Exercise objective = Extract each line of the records below that contains the word "FreeCAD".
---------------
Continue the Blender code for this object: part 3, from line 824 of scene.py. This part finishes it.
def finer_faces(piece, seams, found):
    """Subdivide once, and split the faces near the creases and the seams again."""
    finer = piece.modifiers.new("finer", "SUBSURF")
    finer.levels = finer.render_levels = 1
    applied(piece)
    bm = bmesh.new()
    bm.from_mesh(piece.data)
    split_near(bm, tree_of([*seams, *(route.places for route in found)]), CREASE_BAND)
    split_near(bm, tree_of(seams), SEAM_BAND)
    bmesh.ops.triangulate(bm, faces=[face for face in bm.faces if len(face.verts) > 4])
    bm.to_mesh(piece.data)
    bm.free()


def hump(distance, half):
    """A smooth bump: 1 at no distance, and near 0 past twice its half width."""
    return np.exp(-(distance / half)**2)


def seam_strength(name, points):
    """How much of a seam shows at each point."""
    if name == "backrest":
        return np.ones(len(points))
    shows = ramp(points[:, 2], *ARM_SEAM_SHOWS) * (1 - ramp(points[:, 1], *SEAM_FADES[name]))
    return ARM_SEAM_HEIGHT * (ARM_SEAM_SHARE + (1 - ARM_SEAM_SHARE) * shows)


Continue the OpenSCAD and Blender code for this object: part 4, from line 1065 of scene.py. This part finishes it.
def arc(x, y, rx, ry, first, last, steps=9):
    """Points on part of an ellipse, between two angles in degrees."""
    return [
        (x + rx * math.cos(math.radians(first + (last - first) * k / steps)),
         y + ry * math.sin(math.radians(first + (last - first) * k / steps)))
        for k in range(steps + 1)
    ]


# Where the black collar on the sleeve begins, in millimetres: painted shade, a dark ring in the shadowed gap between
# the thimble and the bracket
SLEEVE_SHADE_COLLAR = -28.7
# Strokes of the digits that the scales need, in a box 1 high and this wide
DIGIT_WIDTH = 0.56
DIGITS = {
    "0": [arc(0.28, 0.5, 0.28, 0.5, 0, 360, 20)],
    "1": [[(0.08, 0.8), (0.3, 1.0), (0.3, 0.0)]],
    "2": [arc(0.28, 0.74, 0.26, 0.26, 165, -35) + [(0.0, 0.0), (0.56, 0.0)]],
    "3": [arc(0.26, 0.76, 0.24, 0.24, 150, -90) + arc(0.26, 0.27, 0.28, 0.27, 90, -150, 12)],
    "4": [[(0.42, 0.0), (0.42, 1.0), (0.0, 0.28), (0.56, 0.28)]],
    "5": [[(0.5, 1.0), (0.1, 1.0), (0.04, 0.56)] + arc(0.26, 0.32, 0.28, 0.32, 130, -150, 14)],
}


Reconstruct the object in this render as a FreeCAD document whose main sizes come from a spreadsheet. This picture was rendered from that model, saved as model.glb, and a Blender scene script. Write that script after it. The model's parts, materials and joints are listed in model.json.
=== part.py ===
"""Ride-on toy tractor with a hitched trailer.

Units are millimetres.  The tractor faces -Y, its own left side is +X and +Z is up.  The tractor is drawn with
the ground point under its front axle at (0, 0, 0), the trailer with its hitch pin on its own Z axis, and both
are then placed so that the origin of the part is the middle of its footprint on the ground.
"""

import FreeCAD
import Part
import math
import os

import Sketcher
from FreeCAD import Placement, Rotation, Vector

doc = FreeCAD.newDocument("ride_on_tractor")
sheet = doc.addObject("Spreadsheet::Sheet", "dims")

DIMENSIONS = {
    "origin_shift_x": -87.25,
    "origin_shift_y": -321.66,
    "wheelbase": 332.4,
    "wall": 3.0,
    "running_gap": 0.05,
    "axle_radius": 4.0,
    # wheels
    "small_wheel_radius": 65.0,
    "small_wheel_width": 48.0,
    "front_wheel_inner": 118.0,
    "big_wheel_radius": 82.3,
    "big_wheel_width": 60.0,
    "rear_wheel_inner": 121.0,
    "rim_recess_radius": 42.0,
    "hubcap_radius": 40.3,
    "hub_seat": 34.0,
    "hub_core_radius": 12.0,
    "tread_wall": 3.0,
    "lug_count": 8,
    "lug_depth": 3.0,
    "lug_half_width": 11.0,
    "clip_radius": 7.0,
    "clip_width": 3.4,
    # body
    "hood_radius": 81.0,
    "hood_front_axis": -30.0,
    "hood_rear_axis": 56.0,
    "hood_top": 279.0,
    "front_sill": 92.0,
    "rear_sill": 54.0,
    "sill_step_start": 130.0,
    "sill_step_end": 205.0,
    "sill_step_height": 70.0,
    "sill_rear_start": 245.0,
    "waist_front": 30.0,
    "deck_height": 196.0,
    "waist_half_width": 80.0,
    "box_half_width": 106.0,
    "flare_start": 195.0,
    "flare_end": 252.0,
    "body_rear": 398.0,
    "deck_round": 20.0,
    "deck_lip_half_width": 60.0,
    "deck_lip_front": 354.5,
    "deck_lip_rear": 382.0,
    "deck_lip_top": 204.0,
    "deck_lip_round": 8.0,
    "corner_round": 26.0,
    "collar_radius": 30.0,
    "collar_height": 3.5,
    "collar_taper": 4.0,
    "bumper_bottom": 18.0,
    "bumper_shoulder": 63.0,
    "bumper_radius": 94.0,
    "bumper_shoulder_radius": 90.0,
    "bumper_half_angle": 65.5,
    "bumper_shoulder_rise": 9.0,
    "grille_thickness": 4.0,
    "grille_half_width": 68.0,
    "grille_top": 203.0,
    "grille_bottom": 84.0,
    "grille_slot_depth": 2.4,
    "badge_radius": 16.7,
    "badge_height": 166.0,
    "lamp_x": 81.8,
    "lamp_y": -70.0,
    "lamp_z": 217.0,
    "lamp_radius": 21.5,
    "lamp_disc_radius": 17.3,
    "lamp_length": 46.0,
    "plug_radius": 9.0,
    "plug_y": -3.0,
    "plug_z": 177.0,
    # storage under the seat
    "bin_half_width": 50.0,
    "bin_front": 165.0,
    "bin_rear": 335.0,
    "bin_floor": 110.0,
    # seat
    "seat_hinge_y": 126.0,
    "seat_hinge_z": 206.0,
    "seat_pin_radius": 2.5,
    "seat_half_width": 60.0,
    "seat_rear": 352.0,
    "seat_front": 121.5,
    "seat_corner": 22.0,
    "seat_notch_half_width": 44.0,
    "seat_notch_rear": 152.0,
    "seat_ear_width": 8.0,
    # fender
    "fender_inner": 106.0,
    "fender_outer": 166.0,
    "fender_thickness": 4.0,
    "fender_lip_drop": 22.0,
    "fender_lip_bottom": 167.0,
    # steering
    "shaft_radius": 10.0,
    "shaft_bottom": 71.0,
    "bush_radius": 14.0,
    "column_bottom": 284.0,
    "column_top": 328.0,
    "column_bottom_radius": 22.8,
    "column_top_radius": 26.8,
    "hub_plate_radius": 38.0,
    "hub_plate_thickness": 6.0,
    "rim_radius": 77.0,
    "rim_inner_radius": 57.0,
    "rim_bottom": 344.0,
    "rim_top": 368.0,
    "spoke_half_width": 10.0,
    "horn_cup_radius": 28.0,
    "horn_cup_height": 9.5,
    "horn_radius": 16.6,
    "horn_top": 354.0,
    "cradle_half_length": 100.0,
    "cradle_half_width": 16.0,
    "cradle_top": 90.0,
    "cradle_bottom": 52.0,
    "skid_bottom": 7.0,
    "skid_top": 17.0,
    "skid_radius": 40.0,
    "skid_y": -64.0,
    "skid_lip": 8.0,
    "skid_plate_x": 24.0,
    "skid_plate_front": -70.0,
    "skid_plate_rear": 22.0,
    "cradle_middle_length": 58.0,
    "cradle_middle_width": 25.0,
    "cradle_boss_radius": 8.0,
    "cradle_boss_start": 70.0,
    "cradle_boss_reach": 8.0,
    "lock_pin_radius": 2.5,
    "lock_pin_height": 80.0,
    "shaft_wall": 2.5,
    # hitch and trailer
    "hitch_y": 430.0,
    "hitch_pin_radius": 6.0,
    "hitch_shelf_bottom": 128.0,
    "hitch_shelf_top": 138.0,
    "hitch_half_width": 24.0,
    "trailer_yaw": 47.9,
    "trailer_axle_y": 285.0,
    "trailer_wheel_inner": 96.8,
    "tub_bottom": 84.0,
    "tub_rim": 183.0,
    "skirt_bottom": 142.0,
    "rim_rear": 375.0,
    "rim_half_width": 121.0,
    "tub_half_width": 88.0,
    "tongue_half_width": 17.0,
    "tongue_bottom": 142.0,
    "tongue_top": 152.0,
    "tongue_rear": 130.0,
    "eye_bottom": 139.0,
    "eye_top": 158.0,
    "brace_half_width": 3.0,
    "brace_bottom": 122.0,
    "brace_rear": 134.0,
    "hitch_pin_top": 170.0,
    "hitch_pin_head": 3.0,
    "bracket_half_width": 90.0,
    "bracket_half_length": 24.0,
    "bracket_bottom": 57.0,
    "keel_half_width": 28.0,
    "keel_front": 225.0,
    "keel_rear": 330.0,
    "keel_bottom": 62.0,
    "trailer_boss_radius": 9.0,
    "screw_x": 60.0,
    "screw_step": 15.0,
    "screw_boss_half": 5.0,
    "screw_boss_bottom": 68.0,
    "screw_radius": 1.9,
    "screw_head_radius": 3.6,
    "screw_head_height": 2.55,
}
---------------
The completed task =
Reconstruct the object in this render as a FreeCAD document whose main sizes come from a spreadsheet. This picture was rendered from that model, saved as model.glb, and a Blender scene script. Write that script after it. The model's parts, materials and joints are listed in model.json.
import FreeCAD
from FreeCAD import Placement, Rotation, Vector
doc = FreeCAD.newDocument("ride_on_tractor")